A self-service platform with access to over 150,000 influencers across major social media platforms. This makes it a good fit for agencies or brands that create their own marketing campaigns in-house.
The Mavrck influencer marketing platform provides end-to-end relationship management, workflow automation and measurement for integrated influencer, advocacy, referral and loyalty marketing programs.
A content creation platform that helps brands and agencies identify relevant influencers and collaborate with them at scale.
Essentially these platforms connect your business with appropriate social media influencers using formulas. Many take it a step further and do the hard work for you in terms of negotiating pricing, requirements and all the Ts&Cs.
If this approach isn’t right for your social marketing strategy, you can also approach social media marketing agencies (yep, these are growing in numbers too). These agencies have their own black books of social media influencer contacts and preferences. Taking a more personal approach, they tap into platforms and handle all the complexities.
So the option is there, but is using social media influencers even a good idea?
Having read the above, you’re probably thinking it’s time that you at least looked into how social media influencer marketing could help your business. We should note at this point that it’s not right for every business. Some products and services are definitely more social media-friendly than others. Make-up and skincare = amazing fit. Fitness stuff = couldn’t be better. Plumbing and carpentry = hmmm, it has to be extremely well executed.
It also goes without saying that when you align your brand with an influencer, you’ve made a commitment.
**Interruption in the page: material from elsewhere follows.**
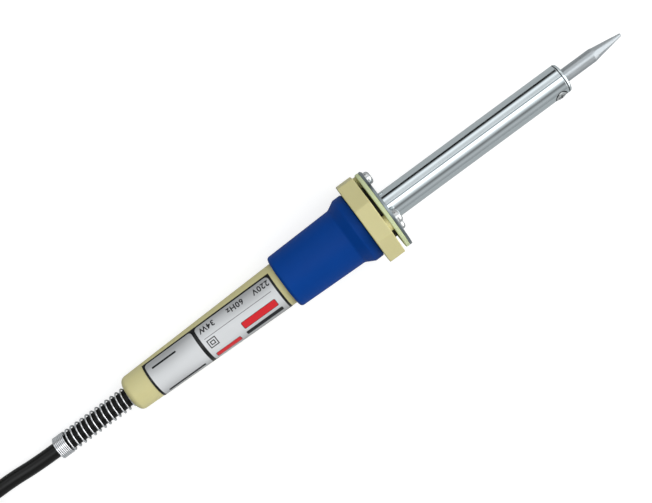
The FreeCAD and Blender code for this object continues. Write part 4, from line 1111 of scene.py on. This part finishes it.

You’re effectively saying that this person’s values and attitude reflect yours.
The following industries are all extremely well suited to a social marketing strategy: fashion, accessories, baby products, pet products, tech, supplements, anything organic, luxury brands, travel, hospitality, motor vehicles and gaming. Social media influencing as part of your social marketing strategy is practically mandatory if any of the above describes what you do.
Other industries, for various reasons, just don’t seem to lend themselves to the influencer sphere (a la law, engineering). That could all change overnight of course! Socials still have a place for these businesses, but it must be approached differently.
Determining if a social media influencer is right for your business will come down to key metrics such as reach and engagement, as well as authenticity, values and personality. They all need to match up if you are to foster a positive working relationship with a social media influencer.